## Data section

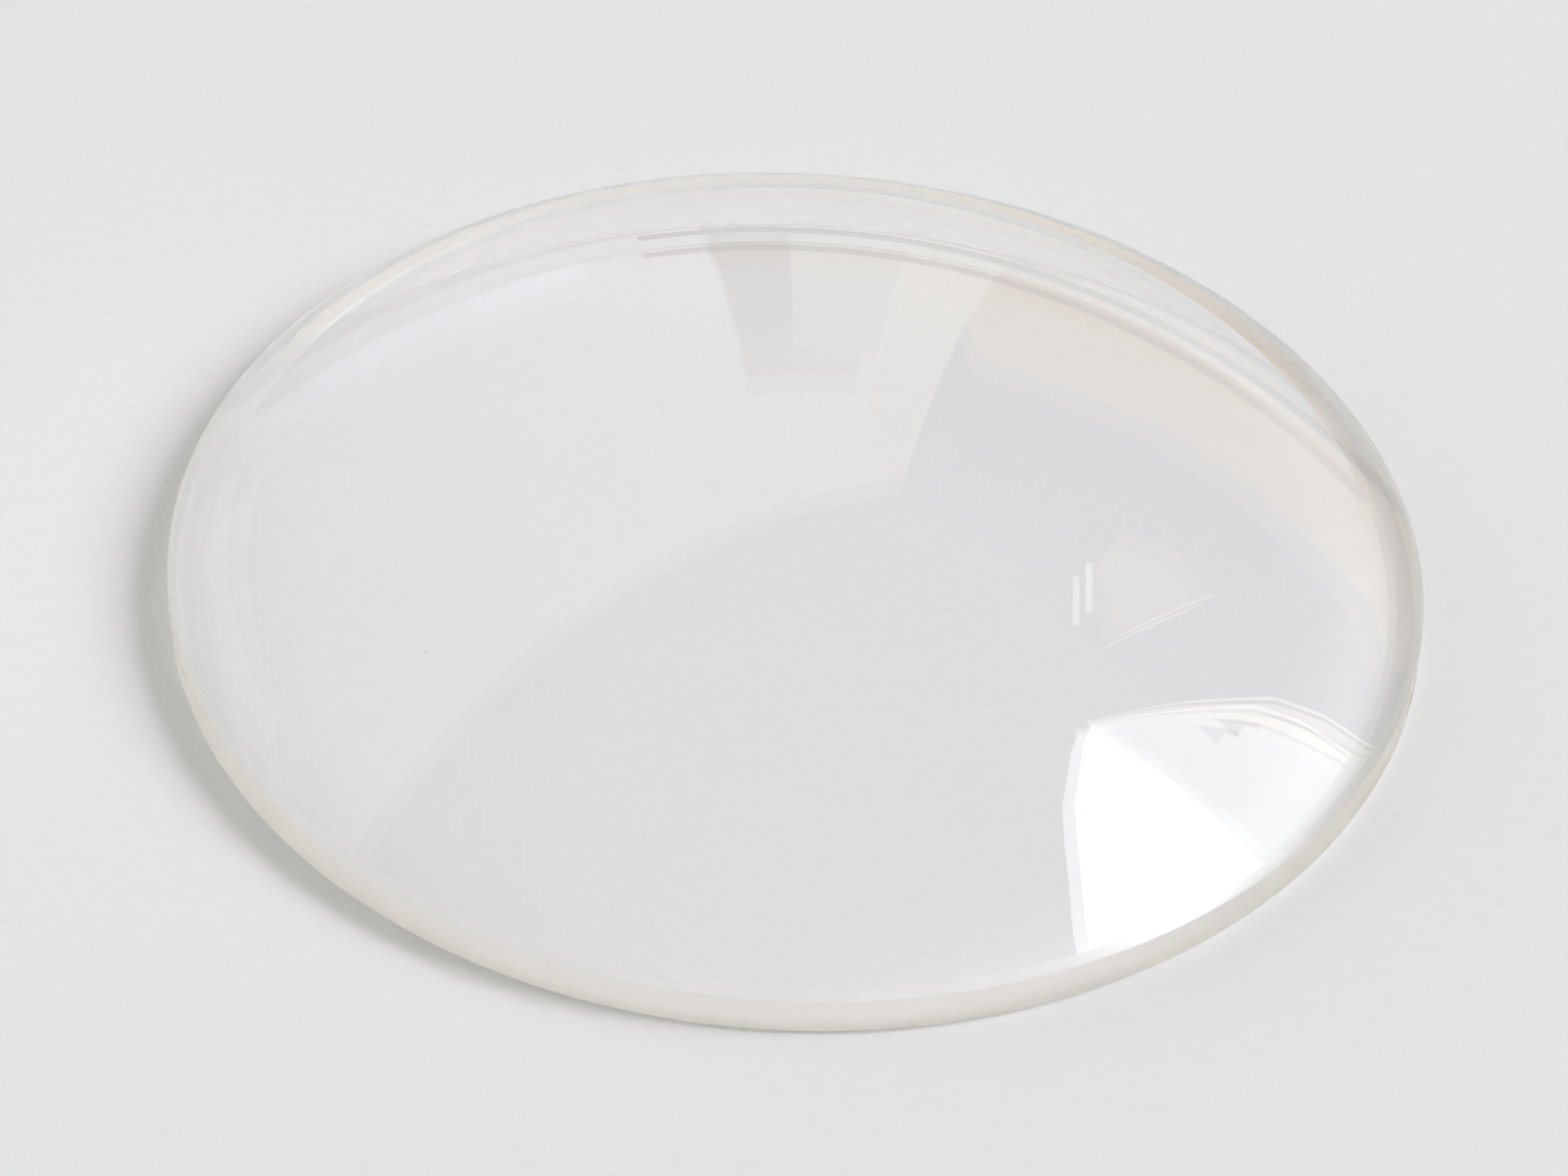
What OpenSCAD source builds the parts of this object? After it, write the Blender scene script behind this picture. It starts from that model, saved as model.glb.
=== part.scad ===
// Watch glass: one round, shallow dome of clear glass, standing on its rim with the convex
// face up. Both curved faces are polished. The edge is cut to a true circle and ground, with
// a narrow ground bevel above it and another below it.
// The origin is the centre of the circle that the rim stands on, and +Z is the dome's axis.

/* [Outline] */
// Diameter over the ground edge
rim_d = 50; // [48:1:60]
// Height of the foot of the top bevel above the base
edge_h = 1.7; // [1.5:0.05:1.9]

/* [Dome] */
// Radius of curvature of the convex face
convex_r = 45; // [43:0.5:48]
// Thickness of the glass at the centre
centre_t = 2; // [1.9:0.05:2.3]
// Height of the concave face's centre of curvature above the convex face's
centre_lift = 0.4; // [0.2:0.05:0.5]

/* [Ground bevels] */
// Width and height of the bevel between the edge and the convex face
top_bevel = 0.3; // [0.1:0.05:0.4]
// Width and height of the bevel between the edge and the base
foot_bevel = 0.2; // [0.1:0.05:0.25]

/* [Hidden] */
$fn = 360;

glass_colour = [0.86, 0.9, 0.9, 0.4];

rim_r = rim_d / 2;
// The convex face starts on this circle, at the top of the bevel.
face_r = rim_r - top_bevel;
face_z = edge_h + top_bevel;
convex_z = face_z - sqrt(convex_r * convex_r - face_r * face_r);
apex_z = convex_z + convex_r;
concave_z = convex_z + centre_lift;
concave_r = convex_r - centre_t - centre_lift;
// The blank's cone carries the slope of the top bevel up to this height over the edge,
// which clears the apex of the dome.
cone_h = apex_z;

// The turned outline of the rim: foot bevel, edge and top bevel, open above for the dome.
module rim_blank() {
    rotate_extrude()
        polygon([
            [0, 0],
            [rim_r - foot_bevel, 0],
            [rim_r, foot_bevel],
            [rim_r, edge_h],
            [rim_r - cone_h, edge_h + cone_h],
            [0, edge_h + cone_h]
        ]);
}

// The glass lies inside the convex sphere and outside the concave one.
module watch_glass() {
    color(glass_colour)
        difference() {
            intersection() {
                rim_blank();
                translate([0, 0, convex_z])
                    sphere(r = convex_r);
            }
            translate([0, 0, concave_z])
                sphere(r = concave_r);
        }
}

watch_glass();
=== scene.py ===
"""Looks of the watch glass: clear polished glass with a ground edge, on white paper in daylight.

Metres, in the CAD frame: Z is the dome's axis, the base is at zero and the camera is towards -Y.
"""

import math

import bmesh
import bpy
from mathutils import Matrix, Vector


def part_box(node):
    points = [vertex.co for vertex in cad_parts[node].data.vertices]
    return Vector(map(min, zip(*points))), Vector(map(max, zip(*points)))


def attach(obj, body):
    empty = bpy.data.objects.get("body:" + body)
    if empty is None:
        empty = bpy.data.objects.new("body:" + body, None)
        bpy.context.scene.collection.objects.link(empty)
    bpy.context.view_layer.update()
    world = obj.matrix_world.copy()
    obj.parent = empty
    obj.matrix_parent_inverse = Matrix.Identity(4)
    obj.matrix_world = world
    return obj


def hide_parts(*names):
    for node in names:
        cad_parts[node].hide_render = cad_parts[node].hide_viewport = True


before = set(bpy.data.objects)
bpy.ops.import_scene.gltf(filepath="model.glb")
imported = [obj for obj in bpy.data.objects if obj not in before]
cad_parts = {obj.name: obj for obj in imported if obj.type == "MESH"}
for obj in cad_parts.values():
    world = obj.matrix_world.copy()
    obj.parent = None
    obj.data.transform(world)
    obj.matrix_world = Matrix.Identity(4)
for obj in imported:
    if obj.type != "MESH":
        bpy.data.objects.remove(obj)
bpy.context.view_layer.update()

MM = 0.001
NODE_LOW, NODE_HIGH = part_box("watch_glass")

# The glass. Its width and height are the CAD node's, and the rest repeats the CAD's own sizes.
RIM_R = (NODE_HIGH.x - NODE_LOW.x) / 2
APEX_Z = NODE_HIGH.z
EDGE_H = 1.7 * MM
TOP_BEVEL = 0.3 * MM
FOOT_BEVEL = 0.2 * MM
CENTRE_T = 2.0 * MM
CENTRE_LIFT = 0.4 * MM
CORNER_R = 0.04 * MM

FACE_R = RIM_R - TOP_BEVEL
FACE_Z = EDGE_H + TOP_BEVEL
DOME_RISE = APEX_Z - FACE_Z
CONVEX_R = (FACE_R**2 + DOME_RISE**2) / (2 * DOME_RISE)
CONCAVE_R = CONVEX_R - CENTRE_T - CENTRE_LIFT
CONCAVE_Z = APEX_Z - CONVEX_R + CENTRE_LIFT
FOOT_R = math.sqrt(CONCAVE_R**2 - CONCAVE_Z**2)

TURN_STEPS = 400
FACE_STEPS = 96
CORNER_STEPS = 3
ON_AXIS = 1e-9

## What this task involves
Begin with the line containing "the concave one.", end with the line containing "if empty is", and repeat every line in that stretch exactly.

## Output of the exercise
// The glass lies inside the convex sphere and outside the concave one.
module watch_glass() {
    color(glass_colour)
        difference() {
            intersection() {
                rim_blank();
                translate([0, 0, convex_z])
                    sphere(r = convex_r);
            }
            translate([0, 0, concave_z])
                sphere(r = concave_r);
        }
}

watch_glass();
=== scene.py ===
"""Looks of the watch glass: clear polished glass with a ground edge, on white paper in daylight.

Metres, in the CAD frame: Z is the dome's axis, the base is at zero and the camera is towards -Y.
"""

import math

import bmesh
import bpy
from mathutils import Matrix, Vector


def part_box(node):
    points = [vertex.co for vertex in cad_parts[node].data.vertices]
    return Vector(map(min, zip(*points))), Vector(map(max, zip(*points)))


def attach(obj, body):
    empty = bpy.data.objects.get("body:" + body)
    if empty is None:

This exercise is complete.